#36552: Repeating QuerySet.filter() generates unwanted LEFT OUTER JOINs
-------------------------------------+-------------------------------------
Reporter: Márton Salomváry | Owner: (none)
Type: | Status: closed
Cleanup/optimization |
Component: Database layer | Version: 5.0
(models, ORM) |
Severity: Normal | Resolution: invalid
Keywords: chained-filters | Triage Stage:
| Unreviewed
Has patch: 0 | Needs documentation: 0
Needs tests: 0 | Patch needs improvement: 0
Easy pickings: 0 | UI/UX: 0
-------------------------------------+-------------------------------------
Changes (by Natalia Bidart):
* cc: Simon Charette (added)
* keywords: queryset filter regression => chained-filters
* resolution: => invalid
* status: new => closed
* type: Bug => Cleanup/optimization
Comment:
Hello Márton Salomváry, thank you for your report, as well as for the test
project and bisected revision number.
In general, Django does not make guarantees about the exact SQL that is
generated.
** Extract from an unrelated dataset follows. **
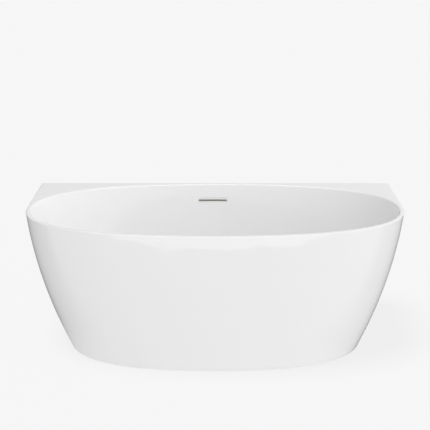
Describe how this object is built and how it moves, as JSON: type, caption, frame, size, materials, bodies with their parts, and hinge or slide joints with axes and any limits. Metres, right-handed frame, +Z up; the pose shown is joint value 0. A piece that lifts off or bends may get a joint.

This means SQL can change from version to version, and we would
not consider that a bug as long as the semantics of the query remain the
same (which, based on my testing, is the case here). The resulting
queryset still returns the correct values.
That said, we do care about potential performance impacts and/or
regressions. When triaging, I focused on how this change affects query
planning, and I can confirm that the query plan is different/worse (see
EXPLAIN ANALYZE results for Postgres comparing `4.2.x` vs `main`). I do
wonder, however, whether the way the queries are currently written might
be more complex than necessary, which could contribute to these
differences in execution plans. For example, this alternative queryset is,
IMHO, equivalent and much more straightfoward:
{{{#!python
Alpha.objects.filter(
Q(bravos__charlie_bravos__charlie=9999)
& Exists(
Delta.objects.filter(
bravos__id=OuterRef("bravos__charlie_bravos__bravo_id")
)
)
)
}}}
Because of the above, I'll close the ticket as `invalid`. If you encounter
a case where a query written in a way that aligns with Django's ORM
patterns (as shown above) returns incorrect results or performs poorly,
please feel free to reopen it with details. Thanks again!
=== Appendix ===
`EXPLAIN ANALYZE` for `stable/4.2.x`:
{{{
Nested Loop (cost=7.92..43.22 rows=6 width=122) (actual time=0.010..0.013
rows=1 loops=1)
Output:
test_filter_regression_alpha.id,
test_filter_regression_alpha.name
Inner Unique: true
-> Nested Loop (cost=7.64..41.29 rows=6 width=4) (actual
time=0.009..0.011 rows=1 loops=1)
Output: test_filter_regression_bravo_alphas.alpha_id
-> Nested Loop (cost=7.49..40.26 rows=2 width=12) (actual
time=0.008..0.010 rows=1 loops=1)
Output:
test_filter_regression_bravo.id, u1.bravo_id,
test_filter_regression_charliebravo.bravo_id
Inner Unique: true
Join Filter: (
test_filter_regression_bravo.id =
test_filter_regression_charliebravo.bravo_id)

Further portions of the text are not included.